The computer giant’s Research Asia team unveiled the VASA-1 model this week and say in future it could even power virtual avatars that appear to say whatever the creator wants.

“It paves the way for real-time engagements with lifelike avatars that emulate human conversational behaviours,” says an accompanying research paper.

VASA – short for Visual Affective Skills Animator – can analyse a static image alongside audio to generate a realistic video with lip syncing, facial expressions and head movements.

It can’t, however, clone or simulate voices like other Microsoft research.

The company – co-founded by billionaire Bill Gates – claims the model is a significant improvement on previous speech animation methods in terms of realism, expressiveness and efficiency.

In February, an AI model called EMO: Emote Portrait Alive from Alibaba’s Institute for Intelligent Computing research group used a similar approach to VASA-1 called Audio2Video.

Microsoft researchers trained their tech on the VoxCeleb2 dataset created in 2018 by a team from the University of Oxford.

That dataset claims to hold over a million “utterances” from 6,112 celebrities taken from videos uploaded to YouTube.

VASA-1 can reportedly generate videos at a resolution and frame rate that would not look out of place if used in realtime applications like video conferencing.

A research page released as part of the launch showcases the tool in use, with people singing and speaking, as well as showing how the model can be controlled.
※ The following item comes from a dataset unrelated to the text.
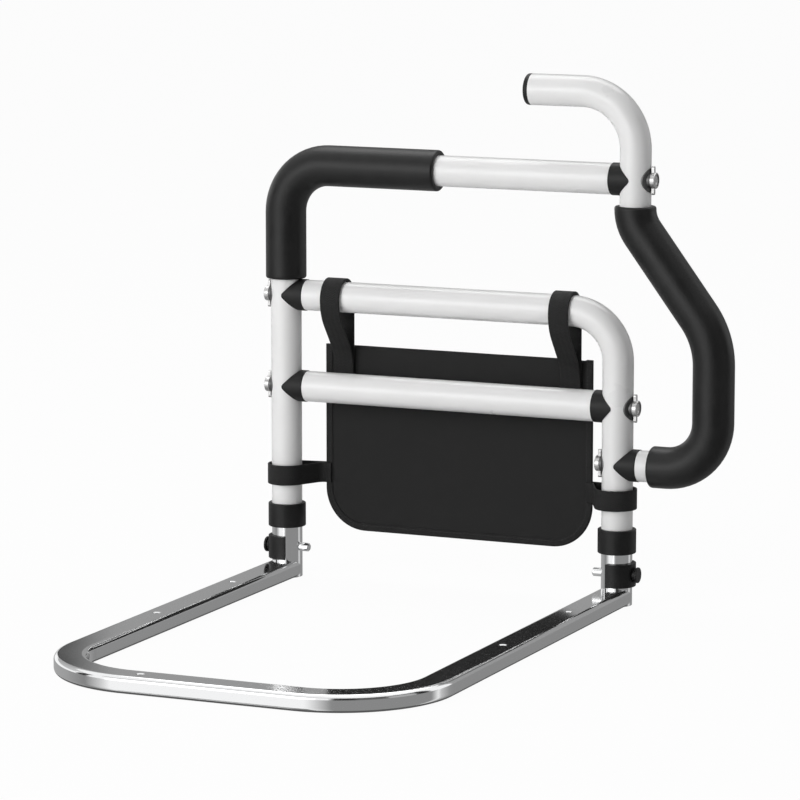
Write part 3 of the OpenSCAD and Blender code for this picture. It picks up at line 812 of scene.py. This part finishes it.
def pouchHalfWidth(z, inset):
    values = pouchValues
    radius = values["corner"] - inset
    low = values["bottom"] + inset + radius
    if z >= low:
        return values["halfWidth"] - inset
    rise = min(low - z, radius)
    return values["halfWidth"] - inset - radius + sqrt(radius * radius - rise * rise)


def edgeDistance(x, z):
    # How far a point lies inside the pouch's sides and lower edge
    values = pouchValues
    radius = values["corner"]
    sideways = values["halfWidth"] - radius - abs(x)
    down = z - values["bottom"] - radius
    if sideways < 0 and down < 0:
        return radius - sqrt(sideways * sideways + down * down)
    return min(values["halfWidth"] - abs(x), z - values["bottom"])


def smoothStep(value):
    value = max(0.0, min(1.0, value))
    return value * value * (3 - 2 * value)


def clothPanel(name, node, depthAt):
    values = pouchValues
    inset = values["clothInset"]
    bm = bmesh.new()
    columns, rows = values["grid"]
    bmesh.ops.create_grid(bm, x_segments=columns, y_segments=rows, size=1)
    low, high = values["bottom"] + inset, values["top"] - values["mouthDrop"]
    for vert in bm.verts:
        z = low + (high - low) * (vert.co.y + 1) / 2
        x = vert.co.x * pouchHalfWidth(z, inset)
        vert.co = Vector((x, depthAt(x, z), z)) * mm
    piece = finishPiece(bm, name, cloth, "upper_frame", [node])
    wall = piece.modifiers.new("thickness", "SOLIDIFY")
    wall.thickness = values["clothThickness"] * mm
    wall.offset = 0
    return piece


def slackAt(x, z, folds, slack):
    swell = 0
    for width, height, draw, share in folds:
        swell += share * noise.noise(Vector((x / width, draw, z / height)))
    return slack[0] + slack[1] * swell


def frontDepth(x, z):
    # The front cloth lies nearly flat, with shallow slack between its fixed edges
    values = pouchValues
    free = smoothStep((edgeDistance(x, z) - values["heldInset"]) / values["heldRun"])
    slack = slackAt(x, z, values["frontFolds"], values["frontSlack"])
    return values["face"] + values["clothDepth"] + free * slack


def backDepth(x, z):
    # The back cloth bulges to the pocket's depth over the gusset
    values = pouchValues
    rim = values["face"] + values["edge"] - values["clothDepth"]
    inside = smoothStep((edgeDistance(x, z) - values["trayInset"]) / values["gusset"])
    slack = slackAt(x, z, values["backFolds"], values["backSlack"])
    return rim + inside * (values["back"] - rim + slack)


front = clothPanel("pouchFrontPanel", "pouch_front_panel", frontDepth)
back = clothPanel("pouchBackPanel", "pouch_back_panel", backDepth)


def edgeRoute(inset):
    values = pouchValues
    x, low, high = values["halfWidth"] - inset, values["bottom"] + inset, values["top"]
    corners = [(-x, 0, high), (-x, 0, low), (x, 0, low), (x, 0, high)]
    radius = values["corner"] - inset
    return roundedRoute(corners, [radius, radius], values["step"])


def pouchBinding():
    # Tape folded over the edge, seen as a section: in along the front, round the edge, back along the rear
    values = pouchValues
    front, rear = values["face"], values["face"] + values["edge"]
    middle, half = (front + rear) / 2, values["edge"] / 2
    wide, thick = values["tape"], values["tapeThickness"]
    midway = wide * 0.6
    outer = [(wide, front), (midway, front)]
    for turn in (0, 22, 45, 68, 90, 112, 135, 158, 180):
        outer.append((half - half * sin(radians(turn)), middle - half * cos(radians(turn))))
    outer += [(midway, rear), (wide, rear)]
    inner = [(wide, rear - thick), (midway, rear - thick)]
    small = half - thick
    for turn in (0, 45, 90, 135, 180):
        inner.append((half - small * sin(radians(turn)), middle + small * cos(radians(turn))))
    inner += [(midway, front + thick), (wide, front + thick)]
    # The section is drawn in the route's own axes: x inwards, y to the back
    places = edgeRoute(0)
    stations = [
        stationAt(backwards.cross(z).normalized(), backwards, z, place)
        for place, z in zip(places, headings(places))
    ]
    inwards = 1 if (stations[0] @ Vector((1, 0, 0)) - stations[0].translation).x > 0 else -1
    bm = bmesh.new()
    roundLayer = bm.verts.layers.float.new("round")
    alongLayer = bm.verts.layers.float.new("along")
    section = outer + inner
    ring, first = startRing(bm, stations[0], [(inwards * x, y) for x, y in section])
    for vert, (x, _) in zip(ring, section):
        vert[roundLayer] = x * mm
    last = sweepRing(bm, first, stations, [far * mm for far in distances(places)], alongLayer)
    closeEnds(bm, first, last)
    uv = bm.loops.layers.uv.new("alongStrap")
    for face in bm.faces:
        for loop in face.loops:
            loop[uv].uv = (loop.vert[roundLayer], loop.vert[alongLayer])
    splitCreases(finishPiece(bm, "pouchBinding", webbing, "upper_frame", ["pouch_binding"]))


pouchBinding()

stitchValues = {
    "pitch": 3.4,
    "length": 2.5,
    "thickness": 0.42,
    "inset": 5.4,
}


def addStitch(bm, place, heading, out):
    # One stitch: a small ball, drawn out along the seam
    thick, long = stitchValues["thickness"] / 2 * mm, stitchValues["length"] / 2 * mm
    z = heading.normalized()
    matrix = stationAt(out.cross(z), out, z, place) @ Matrix.Diagonal((thick, thick, long, 1))
    bmesh.ops.create_uvsphere(bm, u_segments=8, v_segments=5, radius=1, matrix=matrix)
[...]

Mona Lisa is even seen rapping.

The researchers are adamant that their intention with the tool is not to enhance deepfaking.

The site reads: “We are exploring visual effective skill generation for virtual, interactive characters, NOT impersonating any person in the real world.

“This is only a research demonstration and there’s no product or API release plan.”

The researchers are instead touting the potential for it to be used in education and even to provide companionship.

They are, however, refusing to release the code that powers the model.

Microsoft is not the only team developing similar technology, with increased realism and availability likely only a matter of time.